Why mistakes in Intelligent Systems are so damaging

Intelligent experiences succeed by meshing with their users in positive ways, making users happier, more efficient, helping them act in more productive ways (or ways that better align with positive business outcomes).
But dealing with Intelligent Systems can be stressful for some users, by challenging expectations.
One way to think about it is this: Humans deal with tools, like saws, books, cars, objects. These things behave in predictable ways. We’ve evolved over a long time to understand them, to count on them, to know what to expect out of them. Sometimes they break, but that’s rare. Mostly they are what they are, we learn to use them, and then stop thinking so much about them.
Tools become, in some ways, parts of ourselves, allowing us powers we wouldn’t have without them.
They can make us feel good, safe, comfortable.
Intelligent Systems aren’t like this, exactly.
Intelligent Systems make mistakes. They change their ‘minds’. They take very subtle factors into consideration in deciding to act. Sometimes they won’t do the same thing twice in a row, even though a user can’t tell that anything has changed. Sometimes they even have their own motivations that aren’t quite aligned with their user’s motivations.
Interacting with intelligent systems can seem more like a human relationship than like using a tool.
Here are some ways this can affect users:
Confusion — When the intelligent system acts in strange ways or makes mistakes, users will be confused. They might want to (or have to) invest some thought and energy to understanding what is going on.
Distrust — When the intelligent system influences user actions will the user like it or not? For example, a system might magically make the user’s life better, or it might nag them to do things, particularly things the user feels are putting others’ interests above theirs (e.g. by showing them ads).
Lack of Confidence — Does the user trust the system enough to let it do its thing or does the user come to believe the system is ineffective, always trying to be helpful, but always doing it wrong?
Fatigue — When the system demands user attention, is it using it well, or is asking too much of the user? Users are good at ignoring things they don’t like.
Creep-o-ville — Will the interactions make the user feel uncomfortable? Maybe the system knows them too well. Maybe it makes them do things they don’t want to do, or post information they feel is private to public forums. If a smart TV sees a couple getting familiar on the couch it could lower the lights and play some romantic music — but should it?
If these emotions begin to dominate users’ thoughts when they think about systems built with AI — we have a problem.

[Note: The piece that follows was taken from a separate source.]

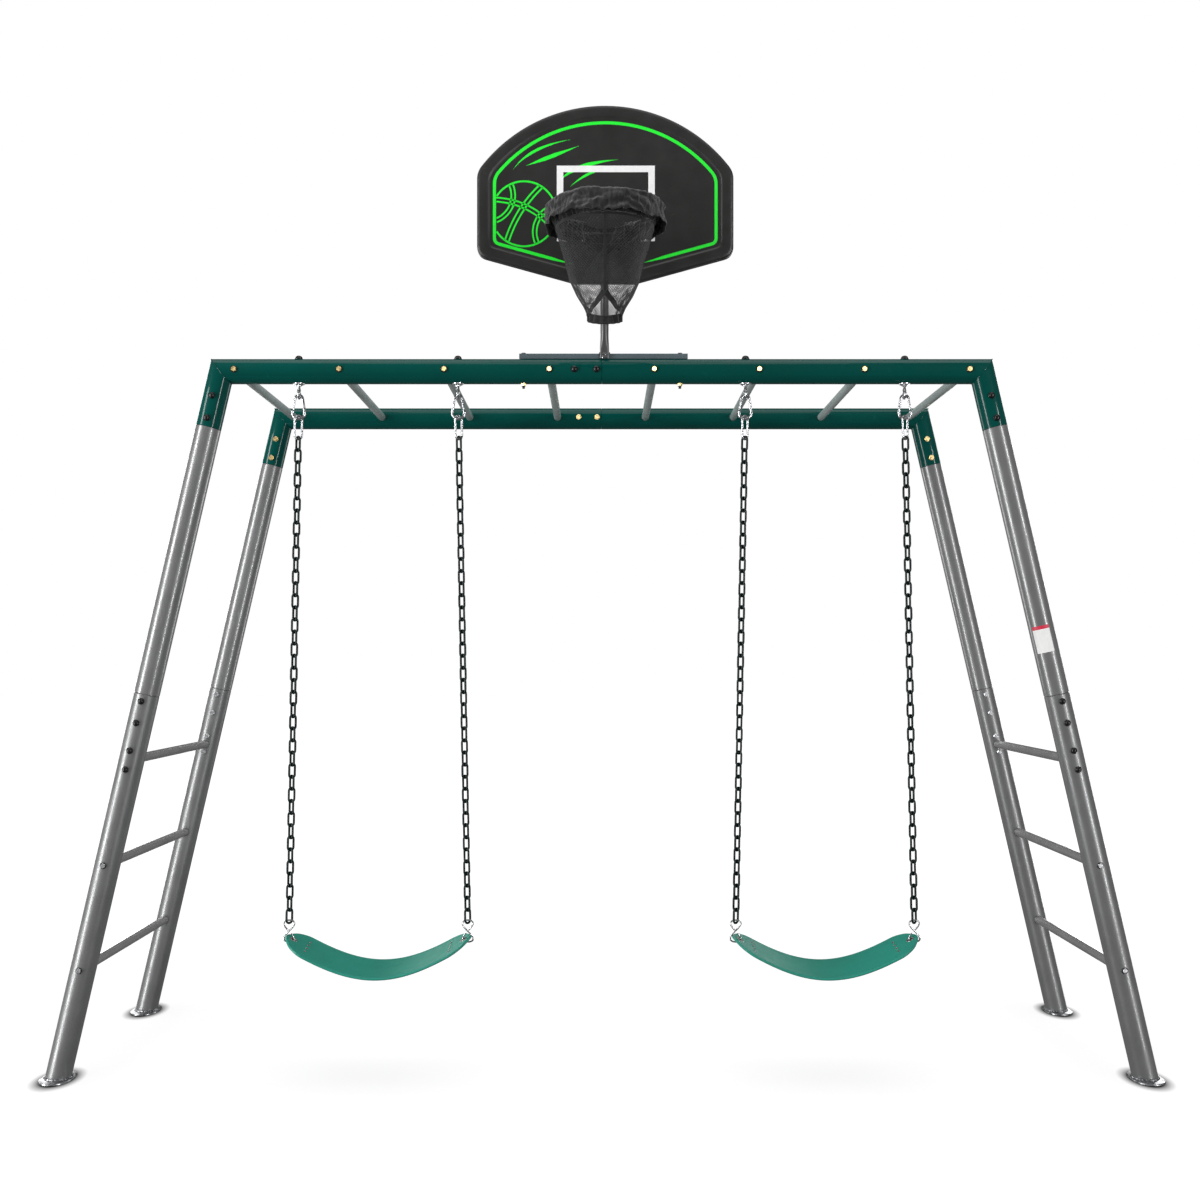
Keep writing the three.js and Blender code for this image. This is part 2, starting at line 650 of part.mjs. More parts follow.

Getting Ready for Mistakes in your own Intelligent System

So is it time to give up?
No way!
You can take control of the mistakes in your intelligent systems, embrace them, and design systems that protect users from them.
But in order to solve a problem, you have to understand it, so ask yourself: what is the worst thing my Intelligent System could do?
Maybe your Intelligent System will make minor mistakes, like flashing a light the user doesn’t care about or playing a song they don’t love.
Maybe it could waste time and effort, automating something that a user has to undo, or causing your user to take their attention off of the thing they actually care about and look at the thing the intelligence is making a mistake about.
Maybe it could cost your business money by deciding to spend a lot of CPU or bandwidth, by accidentally hiding your best (and most profitable) content.
Maybe it could put you at legal risk by taking an action that is against the law somewhere, or by shutting down a customer or a competitor’s ability to do business, causing them damages you might end up being liable for.
Maybe it could do irreparable harm by deleting things that are important, melting a furnace, or sending an offensive communication from one user to another.
Maybe it could hurt someone — even get someone killed.
Most of the time when you think about your system you are going to think about how amazing it will be, all the good it will cause, all the people who will love it. You’ll want to dismiss its problems; you’ll even try to ignore them.
Find the worst thing your system can do.
Then find the second worst.
Then the third worst.
Then get five other people to do the same thing. Embrace their ideas, accept them.
And then when you have fifteen really bad things your Intelligent System might do, ask yourself: is that okay?
Because these types of mistakes are going to happen, and they will be hard to find, and they will be hard to correct.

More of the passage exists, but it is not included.